▶ [SHORT PROBLEM]: Only the lines from the one holding "Model this object in Blender with bpy, one" through the one holding "where it grew." are to be retyped, exactly as they appear, with both boundary lines included.

▶ [DATA SUPPLIED]:
-*-*-

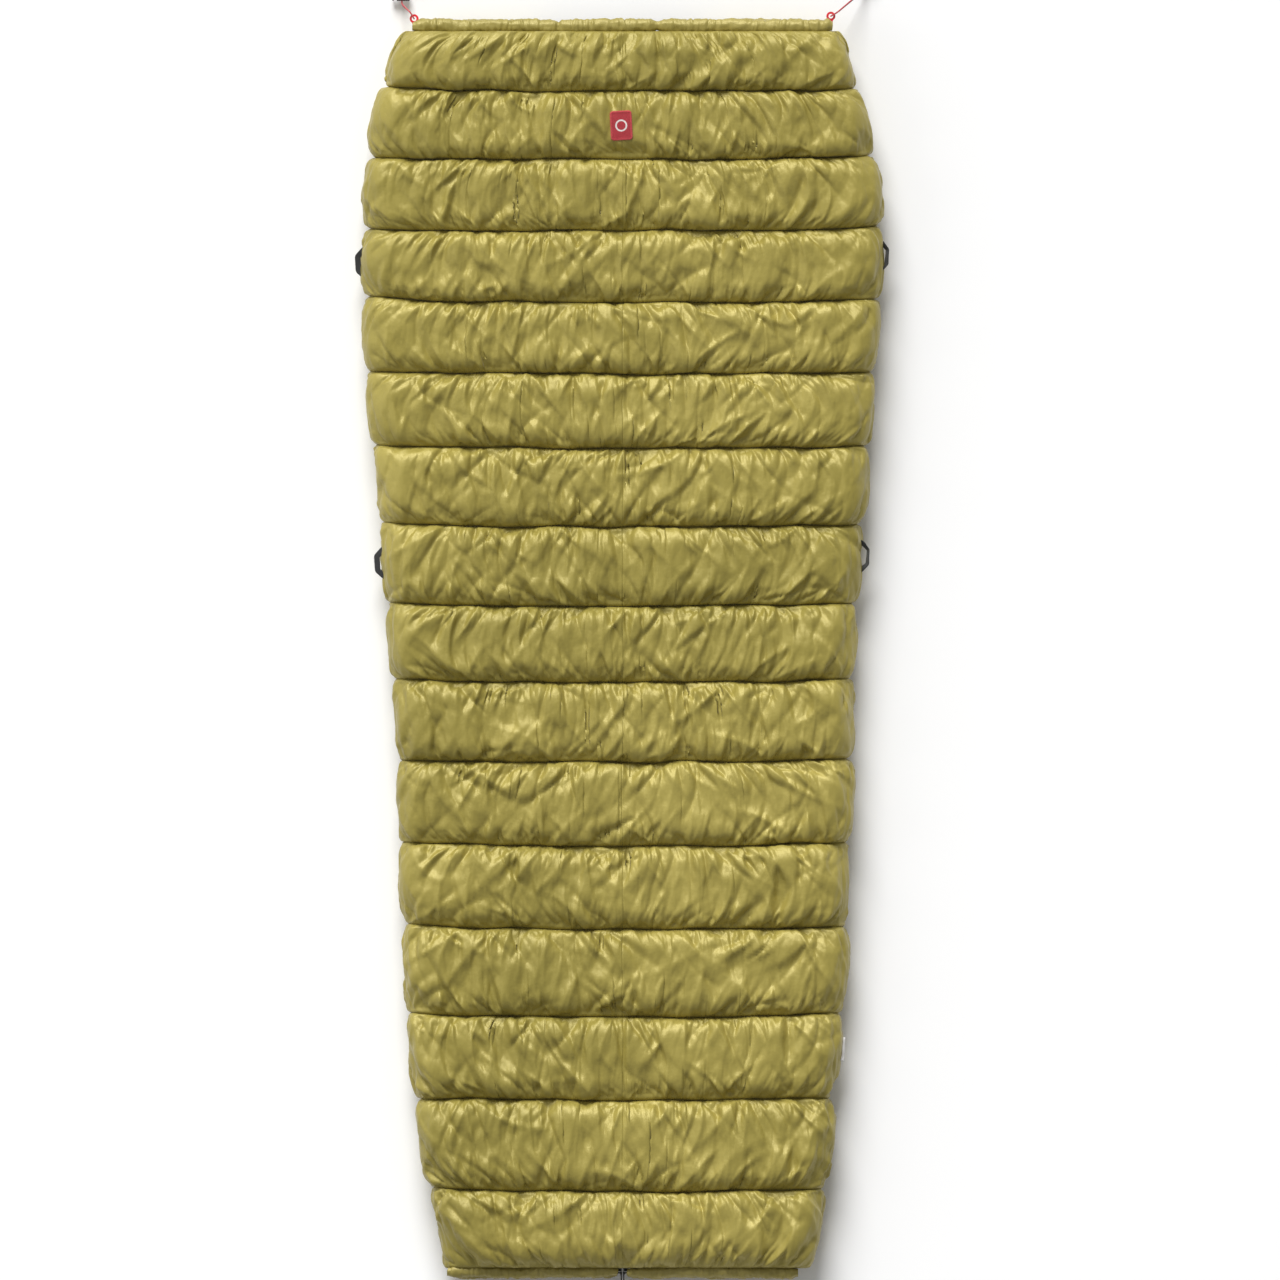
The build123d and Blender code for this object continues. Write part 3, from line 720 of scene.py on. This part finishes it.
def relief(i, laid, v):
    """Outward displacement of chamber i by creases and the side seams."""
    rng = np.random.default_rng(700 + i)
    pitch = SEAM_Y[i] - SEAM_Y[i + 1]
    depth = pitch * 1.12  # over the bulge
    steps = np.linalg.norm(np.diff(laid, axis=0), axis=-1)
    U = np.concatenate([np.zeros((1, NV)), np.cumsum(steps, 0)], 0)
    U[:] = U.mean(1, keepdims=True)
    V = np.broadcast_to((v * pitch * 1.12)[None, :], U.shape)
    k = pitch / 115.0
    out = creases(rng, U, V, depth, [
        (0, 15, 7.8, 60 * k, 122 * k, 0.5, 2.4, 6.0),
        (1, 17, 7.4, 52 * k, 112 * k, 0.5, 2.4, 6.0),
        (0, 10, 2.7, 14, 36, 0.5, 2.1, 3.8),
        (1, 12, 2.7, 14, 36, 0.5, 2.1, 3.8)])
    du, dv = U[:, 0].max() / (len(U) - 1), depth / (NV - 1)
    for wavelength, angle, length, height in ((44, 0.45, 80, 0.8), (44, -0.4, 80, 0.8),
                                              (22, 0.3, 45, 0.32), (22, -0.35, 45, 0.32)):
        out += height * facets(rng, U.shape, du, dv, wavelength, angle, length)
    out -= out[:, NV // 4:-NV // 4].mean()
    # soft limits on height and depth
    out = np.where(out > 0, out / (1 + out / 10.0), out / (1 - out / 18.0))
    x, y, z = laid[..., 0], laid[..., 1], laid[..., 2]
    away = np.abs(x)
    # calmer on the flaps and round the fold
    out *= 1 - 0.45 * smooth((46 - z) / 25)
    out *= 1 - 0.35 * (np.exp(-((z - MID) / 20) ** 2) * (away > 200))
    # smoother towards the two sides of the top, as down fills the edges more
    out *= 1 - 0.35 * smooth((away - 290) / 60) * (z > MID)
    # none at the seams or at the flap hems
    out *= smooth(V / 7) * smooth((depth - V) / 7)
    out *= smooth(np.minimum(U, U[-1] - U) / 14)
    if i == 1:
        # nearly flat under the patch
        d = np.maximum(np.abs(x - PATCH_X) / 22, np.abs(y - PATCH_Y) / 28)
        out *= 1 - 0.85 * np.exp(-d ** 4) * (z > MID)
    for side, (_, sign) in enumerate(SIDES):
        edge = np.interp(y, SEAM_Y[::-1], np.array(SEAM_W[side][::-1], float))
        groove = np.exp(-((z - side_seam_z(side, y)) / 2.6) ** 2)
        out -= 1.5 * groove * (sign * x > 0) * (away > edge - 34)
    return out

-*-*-

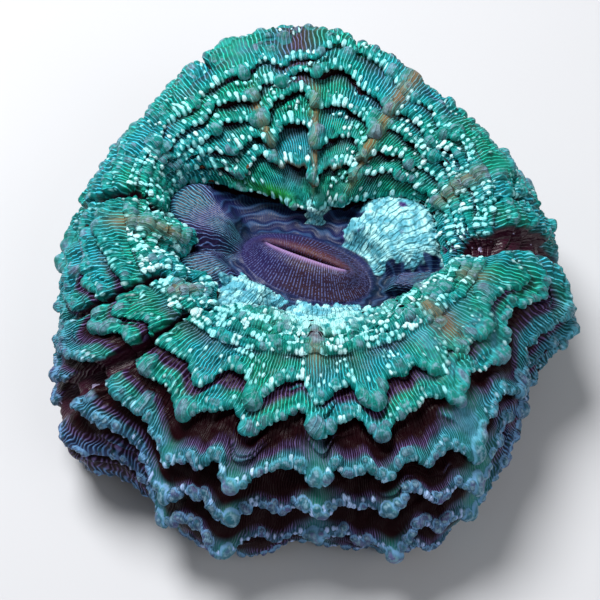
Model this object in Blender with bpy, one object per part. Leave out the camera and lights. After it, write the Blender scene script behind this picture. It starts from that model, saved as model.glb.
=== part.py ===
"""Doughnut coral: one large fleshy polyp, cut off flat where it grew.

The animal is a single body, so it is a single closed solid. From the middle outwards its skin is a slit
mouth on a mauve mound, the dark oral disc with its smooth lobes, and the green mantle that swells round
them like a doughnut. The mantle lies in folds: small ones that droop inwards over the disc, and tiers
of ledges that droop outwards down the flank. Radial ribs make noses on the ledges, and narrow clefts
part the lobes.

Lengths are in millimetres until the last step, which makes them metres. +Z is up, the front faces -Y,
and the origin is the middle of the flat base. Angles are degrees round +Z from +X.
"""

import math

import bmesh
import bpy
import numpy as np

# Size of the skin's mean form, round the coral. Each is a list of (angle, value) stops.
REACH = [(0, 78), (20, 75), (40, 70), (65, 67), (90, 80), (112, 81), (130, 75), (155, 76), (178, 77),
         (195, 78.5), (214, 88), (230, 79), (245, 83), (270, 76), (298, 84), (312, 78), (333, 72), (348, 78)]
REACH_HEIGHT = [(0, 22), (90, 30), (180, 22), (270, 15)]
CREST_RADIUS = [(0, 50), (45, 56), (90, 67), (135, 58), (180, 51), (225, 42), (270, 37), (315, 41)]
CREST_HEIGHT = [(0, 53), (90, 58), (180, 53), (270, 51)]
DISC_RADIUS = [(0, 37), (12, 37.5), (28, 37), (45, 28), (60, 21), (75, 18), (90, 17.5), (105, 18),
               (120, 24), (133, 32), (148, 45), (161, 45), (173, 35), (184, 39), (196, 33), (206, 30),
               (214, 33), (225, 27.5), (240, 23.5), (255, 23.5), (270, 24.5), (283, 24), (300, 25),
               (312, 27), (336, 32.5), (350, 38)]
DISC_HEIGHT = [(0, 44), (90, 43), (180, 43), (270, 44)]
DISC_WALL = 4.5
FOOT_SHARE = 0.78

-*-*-

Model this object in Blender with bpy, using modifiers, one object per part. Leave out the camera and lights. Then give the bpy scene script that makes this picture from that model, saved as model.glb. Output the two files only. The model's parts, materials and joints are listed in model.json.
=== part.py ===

-*-*-

▶ [IN RESPONSE]:
Model this object in Blender with bpy, one object per part. Leave out the camera and lights. After it, write the Blender scene script behind this picture. It starts from that model, saved as model.glb.
=== part.py ===
"""Doughnut coral: one large fleshy polyp, cut off flat where it grew.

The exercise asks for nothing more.